HOLIDAY PARTY & BASKET AUCTION: Murray Forth said he and Maggie will host the annual Holiday Party & Basket Auction on Thursday, December 18. The club expresses its joint thanks to the Forths for once again playing host to our horde of revelers.
ROSE PARADE FLOAT — A reminder that funds are being solicited for the Rotary International Rose Parade float on New Year’s Day. This is a good public relations effort, and any amount is welcome. Simply go to the Float Committee website.
SHELTER BOX UPDATE – We have a first-person report posted on our website updating us on the status of the Philippines a year after the devastating Typhoon Haiyan. … Bill displayed the “Supporting Club” pennant (right) given to our club by the Shelter Box organization during the recent “Rotary Day at the United Nations” event for our strong financial support of the program.
POCKET CHANGE FOR … – Bill reminded everyone to keep supporting our “Pocket Change for …” fundraiser, this year for The Great American Milk Drive. He said for the benefit of anyone who has not viewed the video and text on our website about the Drive that he has updated it and moved it higher on the postings.
ADOPT A FAMILY – The club’s Board decided to award Circles of Mercy an $800 grant to “adopt” two families for the holidays.
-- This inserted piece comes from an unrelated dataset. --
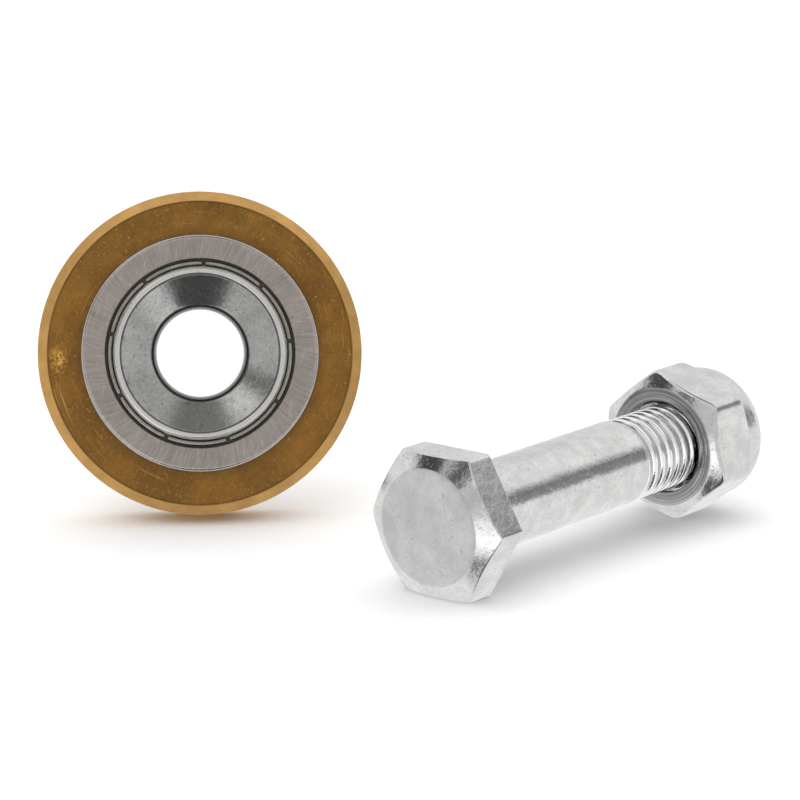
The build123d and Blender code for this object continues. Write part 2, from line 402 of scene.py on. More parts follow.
def turned_tree():
    """A closed section, given as vertices at (radius, 0, height), turned round the Z axis: a
    grid with a row for each point and a column for each step."""
    tree, (section, steps, material) = new_geometry_tree(
        "Turned section", Geometry=("Section",), Int=("Steps",), Material=("Material",))
    count = node(tree, "GeometryNodeAttributeDomainSize", (section,), component="MESH")
    rows = node(tree, "ShaderNodeMath", (count, 1.0), operation="ADD")
    columns = node(tree, "ShaderNodeMath", (steps, 1.0), operation="ADD")
    lattice, around, along, position = new_lattice(tree, columns, rows)
    run = node(tree, "ShaderNodeMath", (along, count), operation="MULTIPLY")
    row = node(tree, "ShaderNodeMath", (run,), operation="ROUND")
    held = node(tree, "ShaderNodeMath", (row, count), operation="MODULO")
    point = node(tree, "GeometryNodeSampleIndex", {
        "Geometry": section, "Value": position, "Index": held}, data_type="FLOAT_VECTOR")
    parts = node(tree, "ShaderNodeSeparateXYZ", (point,)).outputs
    end_wrapped(tree, lattice, parts[0], around, parts[2], material)
    return tree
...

The money will be used to purchase modest gifts for several families of four.
FOUNDATION DINNER – Five club members and a special guest will be attending the Rotary Foundation dinner on Friday at Proctors theater — Bill and April Dowd, Peter and Debbie Brown and Murray and Maggie Forth. Bill, the Forths and Jim Leyhane all are on the event’s Honorary Committee.
ANNIVERSARY DINNER – Event coordinator Debbie Brown announced that our club’s 55th anniversary dinner has been scheduled for Thursday, March 5, 2015, at the Comfort Inn. It will be catered by Talk of the Town. More details to come. Debbie, April and Ray Hannan are the planning committee.
ROTARY HOME COOKING SERIES – Event coordinator Terry Brewer reported that the first dinner, a German sauerbraten feast hosted by the Forths, was a success. (Murray said $340 was raised for the club treasury.) Terry asked members to please check the website to see how many seats remain for each of the upcoming dinners and to contact either him or the hosts to reserve their places. The next dinner will be a New Orleans themed event at the Browns’ residence on Saturday, January 10.